Успех я имел беспримерный. Король держался за бока от смеха. И какая же это была радость видеть, как отягощенный заботами венценосец, в чьей стране существует мятежная партия, столь самозабвенно предается веселью. Не знаю, что подумали, слыша этот смех, дожидающиеся аудиенции, но одно достоверно — его величество искренне наслаждался невинным развлечением, которое я ему доставил. Но наконец он все-таки вспомнил, что имя посланника, так и светившегося гордостью оттого, что представленный им юноша сумел угодить повелителю, и мое собственное имя отнюдь не последние во флигель-адъютантском списке, и поднялся с кресел, тем самым давая знак, что аудиенция окончена. Покуда мы откланивались, я услышал, хотя это и не предназначалось для моих ушей, дважды повторенное: «Charmant! Charmant!» [204] — с которым монарх адресовался к господину де Гюйону. И вот, дорогие мои родители, то, что я сейчас скажу, надо думать, заставит вас мягче отнестись как к моим маленьким погрешностям против сыновнего пиетета, так и к самовольной задержке в Лиссабоне: ровно через два дня мне был вручен пакет из гофмаршальской части, вскрыв который я обнаружил нашейную звезду португальского ордена Красного Льва второй степени на алой ленте; так что отныне на официальных приемах я уже не буду появляться, как еще недавно у посланника, в ничем не украшенном фраке.
204
Прелестен! Прелестен! (франц.)
Я, конечно, понимаю, что подлинная ценность человека определяется не эмалью на его манишке, а тем, что у него в сердце. Но люди — вы знаете их дольше и лучше, чем я, — любят видимое, наглядное, осязаемые знаки достоинства, и я не браню их за это, сердцем понимая такое пристрастие, и поверьте, что только симпатия и любовь к ближним заставляют меня радоваться при мысли, что отныне мой Красный Лев второй степени будет тешить их детски наивное восприятие.

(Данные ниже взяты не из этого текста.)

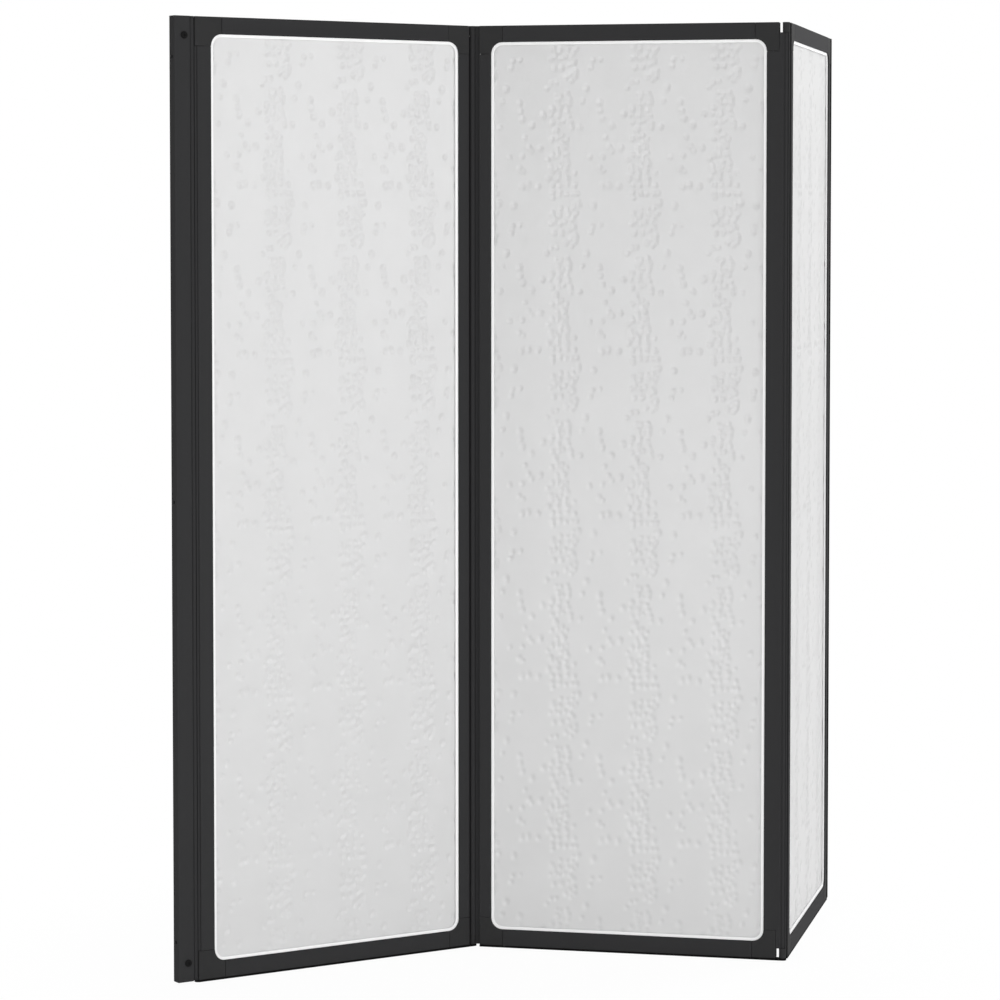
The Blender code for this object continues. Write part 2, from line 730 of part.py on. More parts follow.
def make_post_screw(frame, place, height, kit):
    """Pan-head screw from the front flange into the post."""
    dome = [
        (SCREW_HEAD_RADIUS * math.sin(a), SCREW_HEAD_HEIGHT * (1 + math.cos(a)) / 2)
        for a in (math.pi / 2 * step / CORNER_STEPS for step in range(CORNER_STEPS + 1))]
    profile = [
        *dome,
        (SCREW_HEAD_RADIUS, 0),
        (SCREW_RADIUS, 0),
        (SCREW_RADIUS, -SCREW_LENGTH),
        (0, -SCREW_LENGTH - SCREW_POINT),
    ]
    screw = frame.turn(f"screw_{place}", profile, kit["screw"], SMALL_STEPS)
    arm = SCREW_RECESS_REACH
    slit = SCREW_RECESS / 2
    floor = SCREW_HEAD_HEIGHT - SCREW_RECESS_DEPTH
    ceiling = SCREW_HEAD_HEIGHT + OVERRUN
    slots = (
        frame.cutter(f"slot_{place}", boxes(((-arm, -slit, floor), (arm, slit, ceiling)))),
        frame.cutter(f"cross_slot_{place}", boxes(((-slit, -arm, floor), (slit, arm, ceiling)))),
    )
    face = HALF_THICKNESS + CHANNEL_WALL + GAP
    for item in (screw, *slots):
        item.location = (SCREW_FROM_WALL, -face, height)
        item.rotation_euler = (math.pi / 2, 0, 0)
    for slot in slots:
        combine(screw, slot, "DIFFERENCE")


def build():
    """Make the whole screen, part folded as it stands at rest."""
    clear_scene()
    parts = new_collection(COLLECTION)
    cutters = new_collection(COLLECTION + "_cutters")
    kit = {
        "frame": make_material("black_extrusion", (0.032, 0.032, 0.034), 0.42),
        "block": make_material("black_moulding", (0.028, 0.028, 0.029), 0.5),
        "pane": make_material("rain_pane", (0.72, 0.73, 0.73), 0.3, 0.75),
        "seal": make_material("white_gasket", (0.88, 0.88, 0.88), 0.5),
        "strip": make_material("black_strip", (0.02, 0.02, 0.02), 0.7),
        "screw": make_material("black_screw", (0.03, 0.03, 0.03), 0.4),
    }
    wall = Frame("wall", None, (0, 0, -ORIGIN_ABOVE_END), 0, parts, cutters)
    side_holes = make_wall_channel(wall, kit)
    make_pivot_post(wall, side_holes, kit)
    make_post_screw(wall, "top", FRAME_HEIGHT - SCREW_INSET, kit)
    make_post_screw(wall, "bottom", SCREW_INSET, kit)
    make_plugs(wall, "post_plug", PIVOT_FROM_WALL, BARREL_RADIUS, kit["block"])

    panel_1 = Frame("panel_1", wall, (PIVOT_FROM_WALL, 0, 0), 0, parts, cutters)
    hinge_1 = make_panel(panel_1, False, -1, kit)
    panel_2 = Frame("panel_2", panel_1, (hinge_1, 0, 0), -FOLD_1_REST, parts, cutters)
    hinge_2 = make_panel(panel_2, True, 1, kit)
    panel_3 = Frame("panel_3", panel_2, (hinge_2, 0, 0), FOLD_2_REST, parts, cutters)
    free_edge = make_panel(panel_3, True, -1, kit)
    make_edge_trim(panel_3, free_edge, kit["strip"])
    make_plugs(panel_3, "edge_plug", free_edge, TRIM_RADIUS, kit["block"])


build()
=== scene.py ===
"""Dressed scene of a half height shower screen, three framed panels that fold."""

import math

import bmesh
import bpy
from mathutils import Matrix, Vector


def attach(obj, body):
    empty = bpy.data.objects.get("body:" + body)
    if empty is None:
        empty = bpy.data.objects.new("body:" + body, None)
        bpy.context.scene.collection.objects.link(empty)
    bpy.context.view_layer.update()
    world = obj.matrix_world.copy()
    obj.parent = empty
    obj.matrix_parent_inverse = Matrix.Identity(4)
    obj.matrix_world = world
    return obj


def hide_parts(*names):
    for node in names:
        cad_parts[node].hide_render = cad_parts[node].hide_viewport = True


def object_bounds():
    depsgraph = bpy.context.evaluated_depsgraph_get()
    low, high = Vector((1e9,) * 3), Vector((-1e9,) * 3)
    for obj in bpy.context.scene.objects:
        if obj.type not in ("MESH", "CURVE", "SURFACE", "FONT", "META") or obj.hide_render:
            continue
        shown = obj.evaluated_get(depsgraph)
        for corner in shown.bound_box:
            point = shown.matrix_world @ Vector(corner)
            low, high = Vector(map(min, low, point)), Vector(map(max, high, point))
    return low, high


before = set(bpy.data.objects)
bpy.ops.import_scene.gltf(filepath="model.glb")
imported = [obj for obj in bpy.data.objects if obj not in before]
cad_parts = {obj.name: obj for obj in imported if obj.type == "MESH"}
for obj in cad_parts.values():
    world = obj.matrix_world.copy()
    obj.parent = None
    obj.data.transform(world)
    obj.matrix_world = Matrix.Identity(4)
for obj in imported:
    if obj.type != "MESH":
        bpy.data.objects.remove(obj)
cad_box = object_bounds()


# Extruded members: the stiles and rails of the three panels, the wall channel and the
# pivot post. They are drawn plastic bars in satin black, cut to length, so their skin
# has faint draw lines along the bar and a slight orange peel.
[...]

Итак, на сегодня хватит, дорогие мама и папа. Плут дает больше, чем имеет, и я надеюсь вскоре рассказать вам о новых впечатлениях, о дальнейшем познании мира, то есть о всем том, что стало мне доступно благодаря вашему великодушию. И если ответное письмо с сообщением о вашем благополучии еще успеет прийти по вышеуказанному адресу, то это сделает окончательно счастливым Вашего нежного и покорного сына
Лулу.
Это послание, тщательно написанное слегка склоняющимся влево почерком частично по-немецки, частично по-французски, — целая кипа маленьких бланков «Савой палас», — заканчивающееся окруженной овалом подписью, ушло к моим родителям в люксембургский замок Монрефюж. Я немало потрудился над ним, ибо был очень заинтересован в переписке с этими столь близкими мне людьми, и с превеликим нетерпением стал ждать ответа, который, как мне почему-то думалось, будет написан рукой маркизы. Над этим сочиненьицем я просидел много дней, и надо сказать, что оно, за исключением нескольких слегка затуманенных мест в начале, правдиво воссоздает события, даже в том пункте, где я говорю, что предложение господина де Гюйона представить меня ко двору совпало с моими заветными желаниями. Старательность, с которой писался этот лиссабонский отчет, я тем более вменяю себе в заслугу, что время для него мне приходилось отрывать от постоянного, уже с трудом удерживаемого в границах благоприличия общения с семейством Кукук, общения, которое — кто бы мог это подумать — главным образом сводилось к спорту, до сих пор известному мне не лучше, чем и все остальные виды спорта, а именно к игре в теннис с Зузу и ее приятелями по клубу.